Manufacturing Scenario
A furniture manufacturing company, "Wood Creations," had a beginning inventory of raw materials worth $40,000 on April 1, 2024. During April, the company made purchases of raw materials totaling $60,000. Purchase returns amounted to $3,000, and purchase allowances were $1,000.
- Calculate Net Purchases:
- Gross Purchases: $60,000
- Purchase Returns: $3,000
- Purchase Allowances: $1,000
- Net Purchases = $60,000 - $3,000 - $1,000 = $56,000
- Calculate Merchandise Available for Sale:
- Beginning Inventory: $40,000
- Net Purchases: $56,000
- Merchandise Available for Sale = $40,000 + $56,000 = $96,000
Wood Creations had $96,000 worth of raw materials available for production during April 2024.
E-Commerce Scenario
An online electronics retailer, "Tech Trends," had a beginning inventory of $25,000 on July 1, 2024. During July, the retailer made purchases totaling $70,000. Purchase returns amounted to $2,000, and purchase discounts taken were $1,500.

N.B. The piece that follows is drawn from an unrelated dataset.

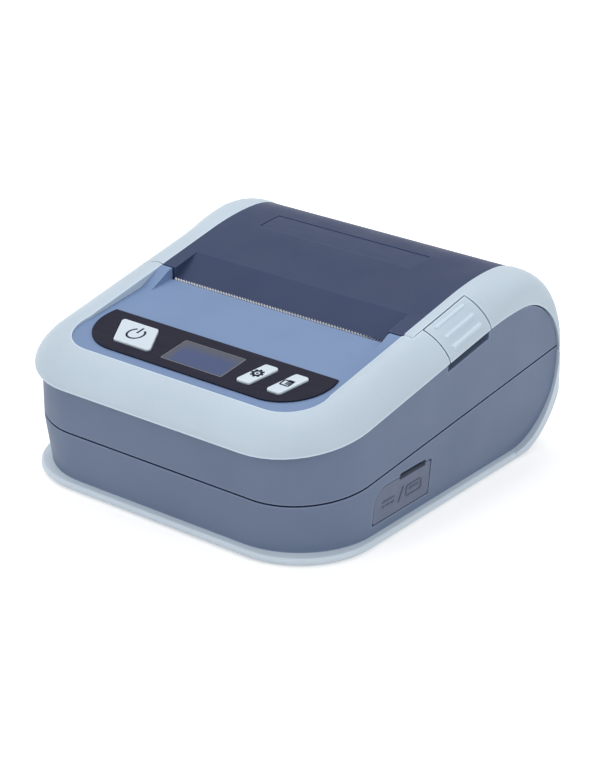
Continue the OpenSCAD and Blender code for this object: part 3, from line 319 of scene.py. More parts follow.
def film(name, base, roughness=0.22, gloss=0.25):
    """Printed film with fine specks and a few drawn-out marks."""
    speck_size, mark_size, pore_size = 0.0004, 0.006, 0.0003
    finish = Finish(name, base, roughness)
    finish.shader.inputs["Specular IOR Level"].default_value = gloss
    finish.blend(finish.ramp(finish.noise(speck_size, 2), 0.6, 0.8, 0.0, 0.3), shade(base, 1.2))
    finish.rough(finish.noise(mark_size, 5, (1, 6, 1)), roughness - 0.04, roughness + 0.1)
    finish.bump(finish.noise(pore_size, 2), 0.002 * MM, 0.4)
    return finish.material


def soft_rubber(name, base, roughness=0.62, sheen=0.12):
    """Moulded rubber: matt, a little dusty, fine even grain."""
    dust_size, rub_size, grain_size = 0.004, 0.003, 0.00014
    finish = Finish(name, base, roughness)
    finish.shader.inputs["Specular IOR Level"].default_value = 0.2
    finish.shader.inputs["Sheen Weight"].default_value = sheen
    finish.shader.inputs["Sheen Roughness"].default_value = 0.5
    finish.blend(finish.ramp(finish.noise(dust_size, 5), 0.5, 0.75, 0.0, 0.5), shade(base, 1.18))
    finish.rough(finish.noise(rub_size, 4), roughness - 0.08, roughness + 0.1)
    finish.bump(finish.noise(grain_size, 2), 0.008 * MM, 0.6)
    return finish.material


def metal(name, base, roughness, stretch=(1, 1, 1), size=0.0006):
    """Bare or plated metal with a rolled, turned or brushed grain."""
    tarnish_size = 0.008
    finish = Finish(name, base, roughness, metallic=1.0)
    finish.blend(finish.ramp(finish.noise(tarnish_size, 4), 0.45, 0.75, 0.0, 0.6), shade(base, 0.82))
    finish.rough(finish.noise(size, 4, stretch), roughness - 0.06, roughness + 0.12)
    finish.bump(finish.noise(size, 3, stretch), 0.003 * MM, 0.5)
    return finish.material


def circuit_board(name, base):
    """Solder mask over copper tracks, with a woven glass ground."""
    thread, track_pitch = 0.0012, 0.004
    finish = Finish(name, base, 0.32)
    finish.shader.inputs["Coat Weight"].default_value = 0.25
    weave = finish.add("ShaderNodeTexWave", Scale=1 / thread, bands_direction="X")
    finish.link(finish.place(), weave.inputs["Vector"])
    tracks = finish.add("ShaderNodeTexBrick", Scale=1 / track_pitch)
    tracks.inputs["Mortar Size"].default_value = 0.035
    finish.link(finish.place(), tracks.inputs["Vector"])
    finish.blend(finish.ramp(weave.outputs["Fac"], 0.0, 1.0, 0.0, 0.18), shade(base, 1.5))
    finish.blend(tracks.outputs["Fac"], shade(base, 2.2))
    finish.bump(tracks.outputs["Fac"], 0.03 * MM, 0.6)
    return finish.material


def shrink_wrap(name, base):
    """Heat shrunk film of the battery pack, with soft creases."""
    sheen_size, crease_size = 0.009, 0.005
    finish = Finish(name, base, 0.28)
    finish.shader.inputs["Coat Weight"].default_value = 0.3
    # painted sheen: lighter patches where the noise is high
    finish.blend(finish.ramp(finish.noise(sheen_size, 4), 0.45, 0.7, 0.0, 0.5), shade(base, 1.25))
    finish.bump(finish.noise(crease_size, 4, (1, 3, 1)), 0.12 * MM, 0.7)
    return finish.material


def display_glass(name, base, low, high):
    """Unlit display: bluish middle, greyer towards its edges, under a glossy window."""
    finish = Finish(name, base, 0.16)
    finish.shader.inputs["Specular IOR Level"].default_value = 0.12
    split = finish.add("ShaderNodeSeparateXYZ")
    finish.link(finish.place(), split.inputs["Vector"])
    border = (0.098, 0.104, 0.125)
    margin = 1.3 * MM
    dot_pitch = 0.0009
    for axis, edge, start, full, strength in (
        # the grey starts and is full at these margins from the window's left, right, rear and front edge
        ("X", low.x, 2.6, 0.8, 0.9),
        ("X", high.x, -1.0, -0.2, 0.7),
        ("Y", high.y, -3.8, -1.0, 0.9),
        ("Y", low.y, 0.7, 0.1, 0.6),
    ):
        grey = finish.ramp(split.outputs[axis], edge + margin * start, edge + margin * full, 0.0, strength)
        finish.blend(grey, border)
    dots = finish.add("ShaderNodeTexBrick", Scale=1 / dot_pitch, offset=0.0)
    dots.inputs["Mortar Size"].default_value = 0.06
    finish.link(finish.place(), dots.inputs["Vector"])
    finish.blend(finish.ramp(dots.outputs["Fac"], 0.0, 1.0, 0.0, 0.12), shade(base, 0.7))
    return finish.material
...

- Calculate Net Purchases:
- Gross Purchases: $70,000
- Purchase Returns: $2,000
- Purchase Discounts: $1,500
- Net Purchases = $70,000 - $2,000 - $1,500 = $66,500
- Calculate Merchandise Available for Sale:
- Beginning Inventory: $25,000
- Net Purchases: $66,500
- Merchandise Available for Sale = $25,000 + $66,500 = $91,500
Tech Trends had $91,500 worth of merchandise available for sale during July 2024.
Conclusion
Understanding and accurately calculating merchandise available for sale is crucial for effective inventory management and financial reporting. By carefully tracking beginning inventory and net purchases, businesses can gain valuable insights into their inventory costs, profitability, and operational efficiency. Utilizing inventory management techniques such as JIT, EOQ, and ABC analysis, along with inventory management software, can further optimize inventory control and minimize costs. Avoiding common mistakes in the calculation process ensures that financial statements accurately reflect the true cost of goods available for sale. By implementing these strategies, companies can make informed decisions about pricing, purchasing, and production, ultimately improving their bottom line.